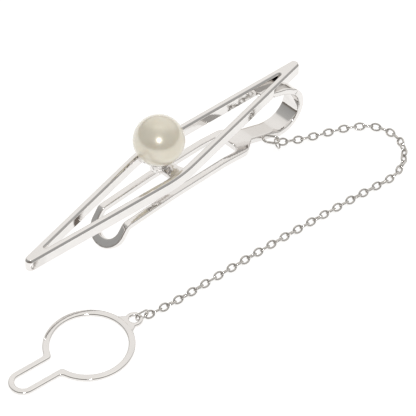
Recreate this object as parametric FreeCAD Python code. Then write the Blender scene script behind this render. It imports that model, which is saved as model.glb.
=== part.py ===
import FreeCAD, Part
import math
import os

# Pearl tie clip with a safety chain and button loop, in millimetres.
# It lies on its back on the surface z = 0, with the spring strip along X and its U-bend at +X.
# The front frame, crossbar, cup, post, pearl and the upper half of the U-bend open as one
# body about the crown of the bend. The chain and the button loop hang from the strip's edge.

# Front frame: an open lozenge of four straight rails, turned a little from the strip's line.
FRAME_TOP = 10.2             # height of the rails' upper face
RAIL_HEIGHT = 2.15
RAIL_WIDTH = 1.15
RAIL_BEVEL = 0.4             # bevel of the rails' upper edges
RAIL_FOOT = 0.15             # rounding of the rails' lower edges
APEX_REACH = 32.7            # centre to where the rails' centre lines meet at a sharp end
TIP_RADIUS = 0.84            # outer rounding of the two sharp ends
TIP_INNER_RADIUS = 0.14
CORNER_X = -1.39             # the two blunt corners, across the lozenge
CORNER_HALF_WIDTH = 4.25
CORNER_RADIUS = 24.0         # the rails run into each other in a soft bend there
FRAME_TURN = 2.8             # degrees about Z, from the strip's line

# Crossbar between the blunt corners, with the pearl's cup and post standing on it.
BAR_WIDTH = 2.6
BAR_SHIFT = 0.35             # its middle lies this far from the blunt corners, towards +X
BAR_BOTTOM = 8.7
BAR_TOP = 9.7
CUP_BOTTOM = 8.9
CUP_WAIST_RADIUS = 1.5
CUP_RIM_RADIUS = 2.15
CUP_RIM_Z = 11.25
LOBE_COUNT = 8
LOBE_RADIUS = 0.55
PEARL_DIAMETER = 8.4
PEARL_X = -1.56              # the pearl, its cup and its post share this centre
PEARL_Y = 0.16
PEARL_CENTRE_Z = 14.9
CEMENT_GAP = 0.05
POST_RADIUS = 0.45
POST_CLEARANCE = 0.02
POST_TOP = 13.6              # the post ends against the bottom of the pearl's drilled hole

# Spring strip: pad let into the frame's sharp end, U-bend, then the leg with its open loop
# and lip.
STRIP_THICKNESS = 1.1
BEND_X = 25.1                # centre of the U-bend
BEND_RADIUS = 4.55           # outer face
BEND_HALF_WIDTH = 1.85
PAD_OUTLINE = [(30.0, -BEND_HALF_WIDTH), (27.6, -BEND_HALF_WIDTH), (25.1, -1.08),
               (23.8, -0.52), (22.0, -0.83), (22.0, 2.4), (24.5, 2.4),
               (26.5, BEND_HALF_WIDTH), (30.0, BEND_HALF_WIDTH)]
NECK_HALF_WIDTH = 1.62
LEG_TOP = [(24.1, 1.1), (17.4, 3.65), (10.4, 4.7), (-1.5, 5.3), (-11.92, 5.3)]
LEG_TURN_RADII = [2.0, 8.0, 14.0, 40.0, 1.2]
CREASE_UNDER_RADIUS = 0.3    # the crease's inner side, under the lip
LIP_ANGLE = 52.0             # degrees by which the lip turns down towards the surface
LIP_CENTRE = 2.06            # crease to the centre of the loop's round end, along the lip
LOOP_OUTER = 3.475           # half widths of the leg's open loop
LOOP_INNER = 2.25
LIP_WEB = 0.46               # the loop is this much wider at the lip's end than at its sides
OPENING_END_X = 14.1
OPENING_CORNER = 1.3
LEG_OUTLINE = [(30.0, BEND_HALF_WIDTH), (24.2, BEND_HALF_WIDTH), (22.4, NECK_HALF_WIDTH),
               (17.6, NECK_HALF_WIDTH), (15.0, LOOP_OUTER), (-20.0, LOOP_OUTER)]

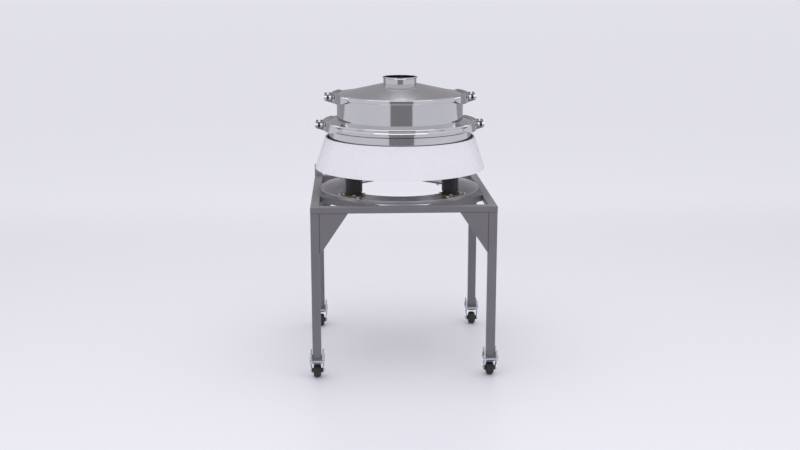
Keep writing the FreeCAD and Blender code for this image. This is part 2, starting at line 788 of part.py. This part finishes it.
def feed_deck():
    """Cylinder between the two clamps, opening out over a short cone to the lower flange."""
    shoulder = deck_shoulder()
    rim_top = deck_z + flange_thickness
    cone_top = rim_top + deck_cone_rise
    upper = deck_top - flange_thickness
    return revolve([
        (lower_flange, deck_z), (lower_flange, rim_top), (shoulder, rim_top), (deck_radius, cone_top),
        (deck_radius, upper), (upper_flange, upper), (upper_flange, deck_top), (deck_inner, deck_top),
        (deck_inner, cone_top - flange_thickness), (shoulder - deck_wall, deck_z),
    ])


# ---- band clamps ---------------------------------------------------------------------------
def band_section(radius, z0, z1, groove):
    """Channel that wraps two flanges; groove is the depth of the hollow round its outside."""
    lips = radius - band_depth
    wall = radius - band_wall
    middle = (z0 + z1) / 2
    wide = groove * (1 + groove_slope)
    points = [(lips, z0), (radius - band_edge, z0), (radius, z0 + band_edge)]
    if groove > 0:
        points += [(radius, middle - wide), (radius - groove, middle - groove),
                   (radius - groove, middle + groove), (radius, middle + wide)]
    points += [(radius, z1 - band_edge), (radius - band_edge, z1), (lips, z1), (lips, z1 - band_lip),
               (wall, z1 - band_lip), (wall, z0 + band_lip), (lips, z0 + band_lip)]
    return revolve(points)


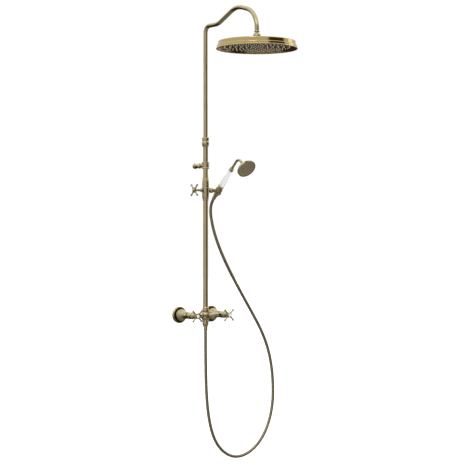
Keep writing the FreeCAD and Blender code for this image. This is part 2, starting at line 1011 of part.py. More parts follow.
def head_screws(at):
    x, y, z = at
    outline = [
        (0, 6.6),
        (1.6, 5.9),
        (2.6, 6.3),
        (3.2, 7.9),
        (1.5, 7.9),
        (1.5, 14.9),
        (0, 14.9),
    ]
    screws = [turned(f"head_screw_{k}", outline, (x + dx, y + dy, z)) for k, dx, dy in screw_places()]
    node("head_screws", group("head_screw_set", *screws))


def nozzle_holes(places, radius, foot, height):
    return Part.makeCompound([Part.makeCylinder(radius, height, p + Z_AXIS * foot) for p in places])


def nozzle_nubs(places, radius, foot, top):
    """Soft nozzles: a straight root through the plate and a tip that narrows to a blunt end."""
    root = foot + 2.4
    shapes = []
    for p in places:
        tip = Part.makeCone(radius * 0.6, radius, root - foot, p + Z_AXIS * foot)
        shapes.append(tip.fuse(Part.makeCylinder(radius, top - root, p + Z_AXIS * root)))
    return Part.makeCompound(shapes)


# ---------------------------------------------------------------- wall bracket


def wall_bracket():
    height = size.bracket_height
    at = (0, 0, height)
    out = size.column_out
    thread = size.bracket_thread_radius
    grip = size.riser_radius + size.running_gap
    flange = [
        (thread + 1, 0),
        (10.6, 0),
        (11.2, 0.8),
        (11.2, 4),
        Arc(9.4, 7.5, 4.2, "left"),
        (thread + 1, 7.5),
    ]
    stem = [
        (0, 7.7),
        (8.8, 7.7),
        (9.4, 9),
        Arc(8.6, 14, 14, "right"),
        (8.6, 30),
        (9.6, 31),
        Arc(9.6, 35, 2.4, "left"),
        (8, 36.5),
        Arc(5.4, 40, 4, "right"),
        (5.4, 46),
        Arc(8.6, 49, 4, "right"),
        (8.6, 51.5),
        (5, 51.5),
        (5, 59.5),
        (0, 59.5),
    ]
    clamp = [
        (grip, -13),
        (14, -13),
        (14.8, -12),
        (14.8, -9.5),
        Arc(13.8, -7, 3.2, "right"),
        Arc(13.8, 7, 40, "left"),
        Arc(14.8, 9.5, 3.2, "right"),
        (14.8, 12),
        (14, 13),
        (grip, 13),
    ]
    threaded = rod("bracket_thread", thread, 17.7, (0, -6, height), OUT)
    ring = turned("bracket_clamp", clamp, (0, -out, height))
    stem_hole = rod("bracket_stem_hole", 5.1, 10, (0, -51, height), OUT)
    boss = rod("bracket_boss", 8, 12, (0, -51.7, height), OUT)
    riser_room = rod("bracket_room", grip, 40, (0, -out, height - 20))
    node("bracket_flange", turned("bracket_rose", flange, at, OUT))
    node("bracket_stem", cut("stem_drilled", turned("stem", stem, at, OUT), threaded))
    node("bracket_ring", cut("ring_drilled", fused("ring_solid", ring, boss), stem_hole, riser_room))


# ---------------------------------------------------------------- slider and holder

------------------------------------

What the task asks: Set down exactly the lines that begin the records and continue through the line bearing "FRAME_TURN = 2.8"; include both ends.

Response to this task:
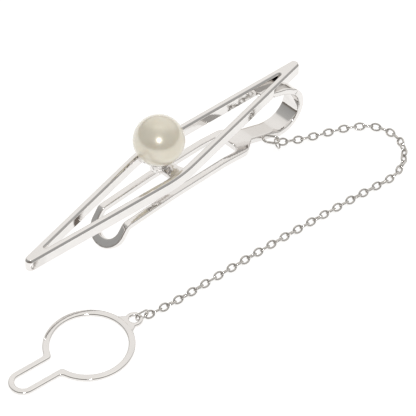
Recreate this object as parametric FreeCAD Python code. Then write the Blender scene script behind this render. It imports that model, which is saved as model.glb.
=== part.py ===
import FreeCAD, Part
import math
import os

# Pearl tie clip with a safety chain and button loop, in millimetres.
# It lies on its back on the surface z = 0, with the spring strip along X and its U-bend at +X.
# The front frame, crossbar, cup, post, pearl and the upper half of the U-bend open as one
# body about the crown of the bend. The chain and the button loop hang from the strip's edge.

# Front frame: an open lozenge of four straight rails, turned a little from the strip's line.
FRAME_TOP = 10.2             # height of the rails' upper face
RAIL_HEIGHT = 2.15
RAIL_WIDTH = 1.15
RAIL_BEVEL = 0.4             # bevel of the rails' upper edges
RAIL_FOOT = 0.15             # rounding of the rails' lower edges
APEX_REACH = 32.7            # centre to where the rails' centre lines meet at a sharp end
TIP_RADIUS = 0.84            # outer rounding of the two sharp ends
TIP_INNER_RADIUS = 0.14
CORNER_X = -1.39             # the two blunt corners, across the lozenge
CORNER_HALF_WIDTH = 4.25
CORNER_RADIUS = 24.0         # the rails run into each other in a soft bend there
FRAME_TURN = 2.8             # degrees about Z, from the strip's line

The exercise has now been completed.